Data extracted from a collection
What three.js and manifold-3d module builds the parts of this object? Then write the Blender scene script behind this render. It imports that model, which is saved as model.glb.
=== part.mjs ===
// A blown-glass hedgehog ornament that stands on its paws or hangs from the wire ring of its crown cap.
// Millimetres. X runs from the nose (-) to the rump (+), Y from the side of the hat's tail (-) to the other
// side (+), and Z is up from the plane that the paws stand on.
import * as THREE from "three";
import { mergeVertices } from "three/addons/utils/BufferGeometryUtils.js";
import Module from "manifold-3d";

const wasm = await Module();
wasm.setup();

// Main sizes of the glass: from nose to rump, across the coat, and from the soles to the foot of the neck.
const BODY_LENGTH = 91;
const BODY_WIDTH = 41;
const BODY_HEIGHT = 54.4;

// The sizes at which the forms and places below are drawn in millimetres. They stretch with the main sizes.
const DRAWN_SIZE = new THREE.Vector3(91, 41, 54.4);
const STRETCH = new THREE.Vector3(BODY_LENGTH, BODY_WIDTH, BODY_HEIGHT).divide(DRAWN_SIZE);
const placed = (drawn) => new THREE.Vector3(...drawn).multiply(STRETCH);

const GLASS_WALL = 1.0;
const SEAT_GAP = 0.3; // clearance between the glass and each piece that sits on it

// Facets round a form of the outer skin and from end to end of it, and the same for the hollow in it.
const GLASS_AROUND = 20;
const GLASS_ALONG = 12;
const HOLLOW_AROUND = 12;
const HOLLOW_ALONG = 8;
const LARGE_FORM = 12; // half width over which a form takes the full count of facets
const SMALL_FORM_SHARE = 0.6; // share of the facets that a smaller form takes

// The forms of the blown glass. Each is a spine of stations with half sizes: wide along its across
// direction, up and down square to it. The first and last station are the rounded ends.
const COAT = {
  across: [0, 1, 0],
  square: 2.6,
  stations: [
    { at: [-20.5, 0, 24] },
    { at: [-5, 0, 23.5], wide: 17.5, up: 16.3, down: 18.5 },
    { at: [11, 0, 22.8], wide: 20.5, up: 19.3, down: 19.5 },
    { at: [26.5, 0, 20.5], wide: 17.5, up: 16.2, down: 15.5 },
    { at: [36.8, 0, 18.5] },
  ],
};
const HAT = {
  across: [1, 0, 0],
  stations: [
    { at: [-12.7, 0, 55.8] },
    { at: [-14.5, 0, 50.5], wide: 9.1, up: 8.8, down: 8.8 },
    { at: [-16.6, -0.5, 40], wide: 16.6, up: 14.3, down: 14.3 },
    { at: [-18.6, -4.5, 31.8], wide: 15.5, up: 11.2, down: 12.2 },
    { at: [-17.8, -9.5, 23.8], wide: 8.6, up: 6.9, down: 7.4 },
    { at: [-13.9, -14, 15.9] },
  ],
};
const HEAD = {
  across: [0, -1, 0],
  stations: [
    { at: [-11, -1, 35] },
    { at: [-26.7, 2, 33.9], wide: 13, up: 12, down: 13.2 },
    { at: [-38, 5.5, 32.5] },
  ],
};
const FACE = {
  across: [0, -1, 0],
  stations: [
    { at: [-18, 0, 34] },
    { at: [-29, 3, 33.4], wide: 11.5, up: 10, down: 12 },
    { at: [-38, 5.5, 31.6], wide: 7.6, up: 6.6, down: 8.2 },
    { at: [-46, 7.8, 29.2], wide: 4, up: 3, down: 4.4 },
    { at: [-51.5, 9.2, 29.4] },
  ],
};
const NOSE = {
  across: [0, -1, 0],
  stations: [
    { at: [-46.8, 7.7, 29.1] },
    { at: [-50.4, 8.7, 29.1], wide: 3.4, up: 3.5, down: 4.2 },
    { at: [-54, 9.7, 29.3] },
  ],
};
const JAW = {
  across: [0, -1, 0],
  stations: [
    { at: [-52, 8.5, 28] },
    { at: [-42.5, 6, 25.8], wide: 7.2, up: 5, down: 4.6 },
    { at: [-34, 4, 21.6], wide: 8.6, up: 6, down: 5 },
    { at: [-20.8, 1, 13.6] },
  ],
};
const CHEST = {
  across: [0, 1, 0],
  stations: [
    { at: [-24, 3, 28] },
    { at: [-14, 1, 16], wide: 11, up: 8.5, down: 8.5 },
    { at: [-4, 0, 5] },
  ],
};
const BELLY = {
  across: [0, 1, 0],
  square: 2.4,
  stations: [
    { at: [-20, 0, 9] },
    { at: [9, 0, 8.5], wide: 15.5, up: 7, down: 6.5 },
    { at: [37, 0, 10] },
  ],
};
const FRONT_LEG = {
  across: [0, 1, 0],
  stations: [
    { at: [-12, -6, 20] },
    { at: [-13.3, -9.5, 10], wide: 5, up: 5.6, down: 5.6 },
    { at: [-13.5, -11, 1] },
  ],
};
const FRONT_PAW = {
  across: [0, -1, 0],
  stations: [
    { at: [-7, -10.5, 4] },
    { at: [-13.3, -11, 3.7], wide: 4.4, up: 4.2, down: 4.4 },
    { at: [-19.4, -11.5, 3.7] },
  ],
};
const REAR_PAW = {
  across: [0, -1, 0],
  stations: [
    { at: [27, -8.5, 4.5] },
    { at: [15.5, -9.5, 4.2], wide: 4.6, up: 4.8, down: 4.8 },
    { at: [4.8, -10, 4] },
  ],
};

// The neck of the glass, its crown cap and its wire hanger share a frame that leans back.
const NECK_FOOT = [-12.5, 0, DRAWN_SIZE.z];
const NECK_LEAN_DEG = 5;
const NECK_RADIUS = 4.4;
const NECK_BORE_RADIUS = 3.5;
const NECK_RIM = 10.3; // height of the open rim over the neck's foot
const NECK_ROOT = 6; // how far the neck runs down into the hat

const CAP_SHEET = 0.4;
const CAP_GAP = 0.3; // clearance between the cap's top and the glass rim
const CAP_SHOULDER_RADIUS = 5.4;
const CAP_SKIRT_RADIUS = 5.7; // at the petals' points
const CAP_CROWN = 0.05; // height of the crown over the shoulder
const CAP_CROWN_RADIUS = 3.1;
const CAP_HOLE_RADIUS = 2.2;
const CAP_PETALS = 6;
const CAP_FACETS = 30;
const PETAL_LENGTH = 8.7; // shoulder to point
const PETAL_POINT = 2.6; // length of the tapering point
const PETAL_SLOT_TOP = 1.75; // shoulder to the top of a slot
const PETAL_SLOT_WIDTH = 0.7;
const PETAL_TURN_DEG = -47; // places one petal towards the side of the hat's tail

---

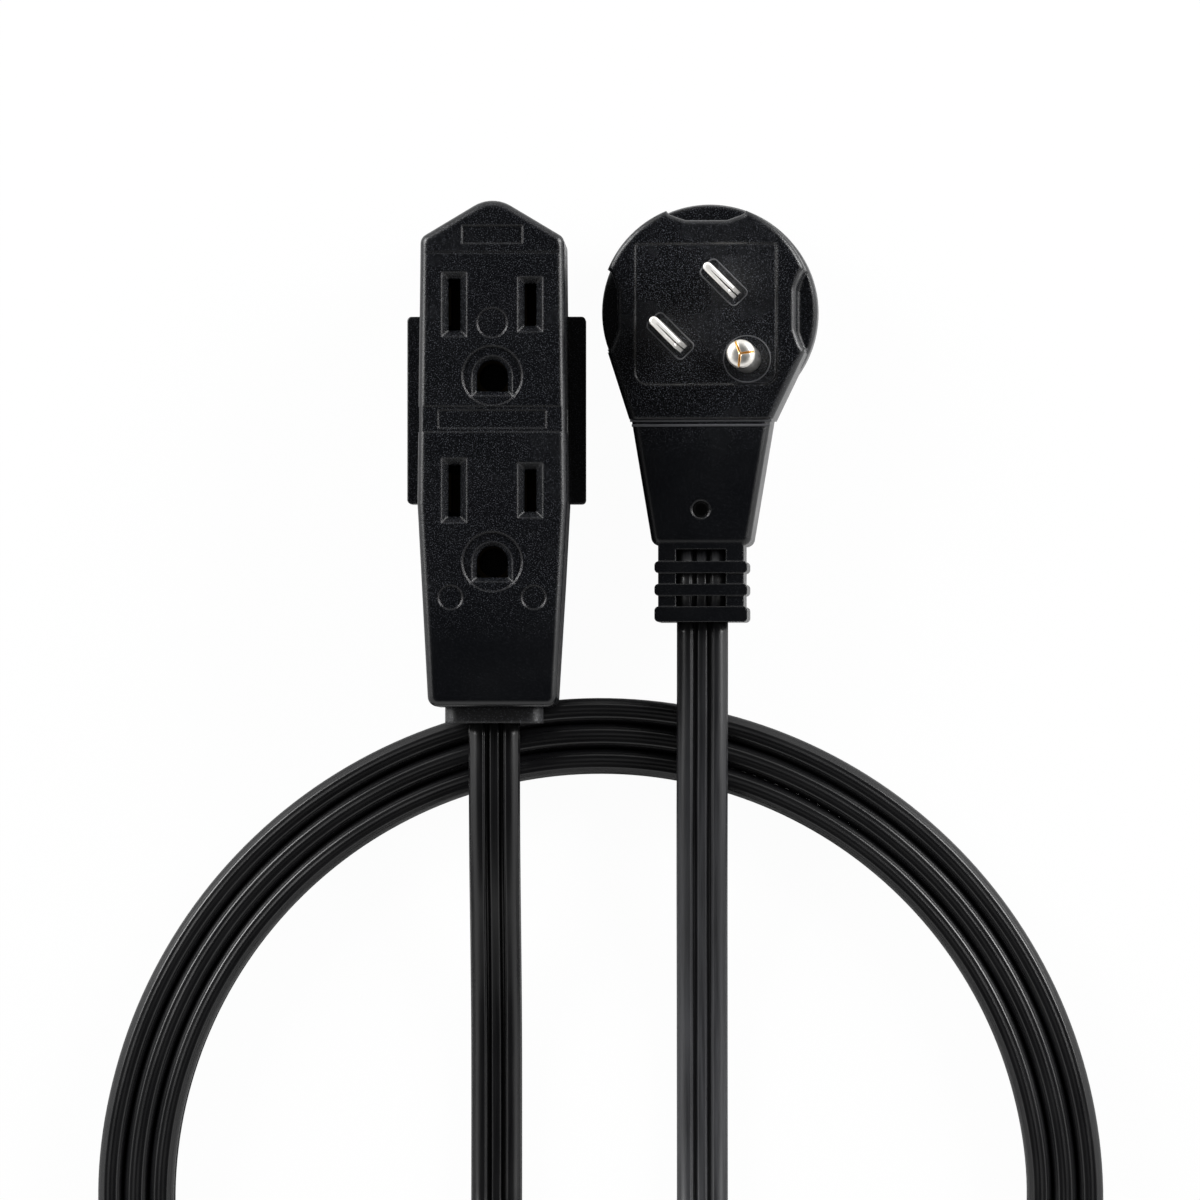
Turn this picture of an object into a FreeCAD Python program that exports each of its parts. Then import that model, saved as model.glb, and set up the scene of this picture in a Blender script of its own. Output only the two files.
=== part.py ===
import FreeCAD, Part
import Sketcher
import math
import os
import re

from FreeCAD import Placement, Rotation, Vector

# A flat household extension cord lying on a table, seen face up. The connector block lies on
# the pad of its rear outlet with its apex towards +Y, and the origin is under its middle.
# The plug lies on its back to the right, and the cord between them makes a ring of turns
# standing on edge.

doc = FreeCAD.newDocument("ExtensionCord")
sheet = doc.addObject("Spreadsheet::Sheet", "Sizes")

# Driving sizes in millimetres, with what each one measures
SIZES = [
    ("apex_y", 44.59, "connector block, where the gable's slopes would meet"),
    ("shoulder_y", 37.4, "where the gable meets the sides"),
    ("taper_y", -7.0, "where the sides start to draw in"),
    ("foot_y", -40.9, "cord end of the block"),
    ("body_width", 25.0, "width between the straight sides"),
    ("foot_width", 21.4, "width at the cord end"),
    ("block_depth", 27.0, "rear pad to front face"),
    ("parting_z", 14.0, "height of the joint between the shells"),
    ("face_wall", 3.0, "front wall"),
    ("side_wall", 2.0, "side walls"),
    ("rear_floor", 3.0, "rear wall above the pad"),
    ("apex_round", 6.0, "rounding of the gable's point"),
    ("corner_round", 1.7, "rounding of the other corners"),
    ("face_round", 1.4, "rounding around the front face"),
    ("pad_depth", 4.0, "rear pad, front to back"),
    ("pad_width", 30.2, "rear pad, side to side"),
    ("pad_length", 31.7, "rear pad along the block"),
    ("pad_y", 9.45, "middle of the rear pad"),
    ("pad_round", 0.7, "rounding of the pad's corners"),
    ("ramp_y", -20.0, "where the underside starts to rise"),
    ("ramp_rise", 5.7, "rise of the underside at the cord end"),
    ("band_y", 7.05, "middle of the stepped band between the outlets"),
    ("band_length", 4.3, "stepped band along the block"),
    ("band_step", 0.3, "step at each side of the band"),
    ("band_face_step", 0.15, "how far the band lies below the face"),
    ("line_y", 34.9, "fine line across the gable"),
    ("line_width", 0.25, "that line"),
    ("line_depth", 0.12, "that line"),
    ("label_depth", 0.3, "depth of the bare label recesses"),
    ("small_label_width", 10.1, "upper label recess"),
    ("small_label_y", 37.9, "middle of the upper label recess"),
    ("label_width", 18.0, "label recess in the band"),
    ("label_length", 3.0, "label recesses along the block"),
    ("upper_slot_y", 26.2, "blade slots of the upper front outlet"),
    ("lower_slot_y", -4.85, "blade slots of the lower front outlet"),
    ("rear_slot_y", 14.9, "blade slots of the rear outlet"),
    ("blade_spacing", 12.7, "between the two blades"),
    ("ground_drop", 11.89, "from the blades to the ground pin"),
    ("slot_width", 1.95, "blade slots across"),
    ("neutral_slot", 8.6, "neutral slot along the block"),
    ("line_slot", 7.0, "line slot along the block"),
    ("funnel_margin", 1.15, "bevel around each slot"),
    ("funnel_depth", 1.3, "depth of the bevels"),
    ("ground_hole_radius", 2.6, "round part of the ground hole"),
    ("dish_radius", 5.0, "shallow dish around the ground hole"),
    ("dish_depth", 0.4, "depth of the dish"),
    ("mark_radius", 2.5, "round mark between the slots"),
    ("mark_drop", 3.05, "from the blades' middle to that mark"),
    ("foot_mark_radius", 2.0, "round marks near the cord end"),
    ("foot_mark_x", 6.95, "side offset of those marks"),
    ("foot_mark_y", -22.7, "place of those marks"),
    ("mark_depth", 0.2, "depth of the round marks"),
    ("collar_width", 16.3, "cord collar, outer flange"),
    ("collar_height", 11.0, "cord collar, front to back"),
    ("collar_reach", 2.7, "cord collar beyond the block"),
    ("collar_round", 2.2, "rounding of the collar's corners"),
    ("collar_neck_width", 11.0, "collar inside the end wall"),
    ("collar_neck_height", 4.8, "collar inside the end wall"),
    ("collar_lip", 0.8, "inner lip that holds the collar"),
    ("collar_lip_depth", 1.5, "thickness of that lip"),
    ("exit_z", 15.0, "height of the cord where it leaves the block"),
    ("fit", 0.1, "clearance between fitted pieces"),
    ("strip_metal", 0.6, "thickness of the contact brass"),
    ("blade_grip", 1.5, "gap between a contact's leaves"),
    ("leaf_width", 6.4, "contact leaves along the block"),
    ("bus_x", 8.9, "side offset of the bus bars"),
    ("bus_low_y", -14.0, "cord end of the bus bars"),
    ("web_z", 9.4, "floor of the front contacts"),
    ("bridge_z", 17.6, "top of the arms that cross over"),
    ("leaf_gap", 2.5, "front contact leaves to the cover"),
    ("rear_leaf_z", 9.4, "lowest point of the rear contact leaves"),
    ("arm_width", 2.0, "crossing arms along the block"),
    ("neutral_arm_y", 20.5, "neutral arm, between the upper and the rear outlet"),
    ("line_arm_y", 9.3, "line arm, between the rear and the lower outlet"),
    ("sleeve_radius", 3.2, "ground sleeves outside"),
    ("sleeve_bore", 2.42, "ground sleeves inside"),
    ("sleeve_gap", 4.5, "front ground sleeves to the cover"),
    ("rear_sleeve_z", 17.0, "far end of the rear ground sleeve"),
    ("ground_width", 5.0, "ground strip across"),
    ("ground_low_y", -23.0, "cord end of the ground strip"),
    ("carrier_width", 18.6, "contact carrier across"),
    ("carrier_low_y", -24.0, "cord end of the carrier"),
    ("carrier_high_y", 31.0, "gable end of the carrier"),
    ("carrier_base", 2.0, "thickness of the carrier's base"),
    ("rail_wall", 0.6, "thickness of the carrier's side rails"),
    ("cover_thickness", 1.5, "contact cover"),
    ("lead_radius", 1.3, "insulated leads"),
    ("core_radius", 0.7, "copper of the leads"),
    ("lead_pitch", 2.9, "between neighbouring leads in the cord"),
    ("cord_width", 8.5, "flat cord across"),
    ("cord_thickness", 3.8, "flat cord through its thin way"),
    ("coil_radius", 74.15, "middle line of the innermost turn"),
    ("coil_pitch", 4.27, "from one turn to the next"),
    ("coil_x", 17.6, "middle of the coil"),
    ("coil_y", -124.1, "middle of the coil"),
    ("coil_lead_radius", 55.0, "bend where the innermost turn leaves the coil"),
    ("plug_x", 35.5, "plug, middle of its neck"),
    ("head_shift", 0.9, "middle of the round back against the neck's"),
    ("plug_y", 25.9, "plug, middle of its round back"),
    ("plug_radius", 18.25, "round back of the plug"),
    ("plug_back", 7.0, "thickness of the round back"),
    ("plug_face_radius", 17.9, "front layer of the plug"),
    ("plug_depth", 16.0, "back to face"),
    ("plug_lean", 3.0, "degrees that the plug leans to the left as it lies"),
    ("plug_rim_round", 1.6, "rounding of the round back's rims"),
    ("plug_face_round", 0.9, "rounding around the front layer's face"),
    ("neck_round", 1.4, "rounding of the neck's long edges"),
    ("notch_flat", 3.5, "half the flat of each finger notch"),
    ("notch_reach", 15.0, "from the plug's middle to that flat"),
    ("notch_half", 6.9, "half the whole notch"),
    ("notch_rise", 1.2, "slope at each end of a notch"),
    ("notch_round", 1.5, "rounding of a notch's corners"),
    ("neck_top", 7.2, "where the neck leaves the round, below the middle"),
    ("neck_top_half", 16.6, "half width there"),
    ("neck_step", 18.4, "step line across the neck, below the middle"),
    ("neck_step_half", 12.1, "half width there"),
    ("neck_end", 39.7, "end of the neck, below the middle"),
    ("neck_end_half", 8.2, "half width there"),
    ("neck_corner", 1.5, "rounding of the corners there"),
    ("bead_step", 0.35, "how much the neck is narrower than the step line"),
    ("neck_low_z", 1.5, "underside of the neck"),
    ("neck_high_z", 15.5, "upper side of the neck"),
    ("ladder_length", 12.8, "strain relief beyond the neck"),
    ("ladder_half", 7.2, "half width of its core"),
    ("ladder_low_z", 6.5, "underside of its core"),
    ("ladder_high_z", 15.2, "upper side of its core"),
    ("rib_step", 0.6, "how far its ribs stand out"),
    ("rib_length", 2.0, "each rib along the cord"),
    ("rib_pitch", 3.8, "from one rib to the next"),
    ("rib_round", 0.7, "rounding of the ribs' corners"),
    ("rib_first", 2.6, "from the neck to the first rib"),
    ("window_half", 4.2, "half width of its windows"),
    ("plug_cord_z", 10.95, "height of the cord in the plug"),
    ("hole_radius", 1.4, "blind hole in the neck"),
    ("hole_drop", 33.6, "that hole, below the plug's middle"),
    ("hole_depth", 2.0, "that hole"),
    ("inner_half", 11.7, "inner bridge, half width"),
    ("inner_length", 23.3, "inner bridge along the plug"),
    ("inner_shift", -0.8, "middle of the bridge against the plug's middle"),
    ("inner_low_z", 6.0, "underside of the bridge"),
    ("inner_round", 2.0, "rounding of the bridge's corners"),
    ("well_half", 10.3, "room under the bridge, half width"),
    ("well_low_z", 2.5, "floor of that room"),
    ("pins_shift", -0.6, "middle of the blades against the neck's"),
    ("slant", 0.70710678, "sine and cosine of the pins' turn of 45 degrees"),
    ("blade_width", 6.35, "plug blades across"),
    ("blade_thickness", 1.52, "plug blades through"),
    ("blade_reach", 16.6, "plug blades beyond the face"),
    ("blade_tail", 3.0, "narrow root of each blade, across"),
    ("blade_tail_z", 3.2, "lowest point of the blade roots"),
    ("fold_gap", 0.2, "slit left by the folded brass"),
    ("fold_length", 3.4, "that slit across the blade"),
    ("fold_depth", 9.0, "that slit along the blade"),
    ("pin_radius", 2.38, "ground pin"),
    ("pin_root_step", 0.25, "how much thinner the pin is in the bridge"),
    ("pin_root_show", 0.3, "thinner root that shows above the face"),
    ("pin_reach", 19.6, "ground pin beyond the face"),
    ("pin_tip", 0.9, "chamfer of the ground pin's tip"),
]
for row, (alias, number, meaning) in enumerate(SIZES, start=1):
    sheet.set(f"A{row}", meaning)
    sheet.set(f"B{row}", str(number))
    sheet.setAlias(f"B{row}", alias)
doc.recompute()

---

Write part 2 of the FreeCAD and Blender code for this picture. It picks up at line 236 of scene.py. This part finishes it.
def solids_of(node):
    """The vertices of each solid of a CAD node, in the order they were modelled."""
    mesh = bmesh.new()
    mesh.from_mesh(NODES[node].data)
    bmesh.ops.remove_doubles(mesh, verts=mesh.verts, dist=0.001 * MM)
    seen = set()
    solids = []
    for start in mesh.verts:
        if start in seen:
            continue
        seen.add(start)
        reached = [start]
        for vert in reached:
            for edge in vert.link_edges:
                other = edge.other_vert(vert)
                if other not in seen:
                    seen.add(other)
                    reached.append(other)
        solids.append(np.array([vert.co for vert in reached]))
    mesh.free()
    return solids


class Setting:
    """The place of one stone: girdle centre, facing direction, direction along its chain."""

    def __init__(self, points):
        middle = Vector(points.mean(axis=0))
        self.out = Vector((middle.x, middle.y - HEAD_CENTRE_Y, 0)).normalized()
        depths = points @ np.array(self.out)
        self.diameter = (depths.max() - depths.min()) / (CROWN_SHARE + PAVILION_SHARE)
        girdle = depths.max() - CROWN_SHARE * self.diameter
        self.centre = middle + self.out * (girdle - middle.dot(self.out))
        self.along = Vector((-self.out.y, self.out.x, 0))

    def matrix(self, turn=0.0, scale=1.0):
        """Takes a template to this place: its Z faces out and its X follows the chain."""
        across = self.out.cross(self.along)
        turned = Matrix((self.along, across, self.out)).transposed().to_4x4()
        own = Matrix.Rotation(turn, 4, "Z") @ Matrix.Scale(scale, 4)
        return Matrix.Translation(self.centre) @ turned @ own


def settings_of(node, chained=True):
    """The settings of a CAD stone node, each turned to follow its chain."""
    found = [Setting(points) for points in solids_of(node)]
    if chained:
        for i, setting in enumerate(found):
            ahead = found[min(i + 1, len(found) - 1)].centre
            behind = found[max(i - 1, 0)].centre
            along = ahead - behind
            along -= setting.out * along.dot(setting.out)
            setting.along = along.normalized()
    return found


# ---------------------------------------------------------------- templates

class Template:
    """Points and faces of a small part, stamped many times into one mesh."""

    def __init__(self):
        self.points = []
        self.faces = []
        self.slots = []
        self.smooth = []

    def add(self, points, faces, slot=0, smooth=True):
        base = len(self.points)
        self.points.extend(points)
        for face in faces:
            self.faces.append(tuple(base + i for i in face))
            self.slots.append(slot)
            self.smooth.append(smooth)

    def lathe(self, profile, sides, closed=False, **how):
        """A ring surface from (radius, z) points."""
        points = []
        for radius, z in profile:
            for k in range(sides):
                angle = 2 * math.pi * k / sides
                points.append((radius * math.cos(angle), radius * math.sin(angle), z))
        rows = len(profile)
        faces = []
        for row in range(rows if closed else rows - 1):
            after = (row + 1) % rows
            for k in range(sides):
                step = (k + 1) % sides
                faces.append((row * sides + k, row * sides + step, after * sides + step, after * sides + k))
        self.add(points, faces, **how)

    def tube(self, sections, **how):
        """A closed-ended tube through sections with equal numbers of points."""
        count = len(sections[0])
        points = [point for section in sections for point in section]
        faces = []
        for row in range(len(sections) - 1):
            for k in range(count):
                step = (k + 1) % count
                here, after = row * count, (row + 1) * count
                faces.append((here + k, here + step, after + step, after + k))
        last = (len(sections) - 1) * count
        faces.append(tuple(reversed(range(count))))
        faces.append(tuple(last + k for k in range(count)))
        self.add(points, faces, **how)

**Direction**
Beginning with the line that contains "What three.js and" and ending with the line that contains "const BODY_HEIGHT = 54.4;", repeat exactly those lines and no others.

**Response for this exercise**
What three.js and manifold-3d module builds the parts of this object? Then write the Blender scene script behind this render. It imports that model, which is saved as model.glb.
=== part.mjs ===
// A blown-glass hedgehog ornament that stands on its paws or hangs from the wire ring of its crown cap.
// Millimetres. X runs from the nose (-) to the rump (+), Y from the side of the hat's tail (-) to the other
// side (+), and Z is up from the plane that the paws stand on.
import * as THREE from "three";
import { mergeVertices } from "three/addons/utils/BufferGeometryUtils.js";
import Module from "manifold-3d";

const wasm = await Module();
wasm.setup();

// Main sizes of the glass: from nose to rump, across the coat, and from the soles to the foot of the neck.
const BODY_LENGTH = 91;
const BODY_WIDTH = 41;
const BODY_HEIGHT = 54.4;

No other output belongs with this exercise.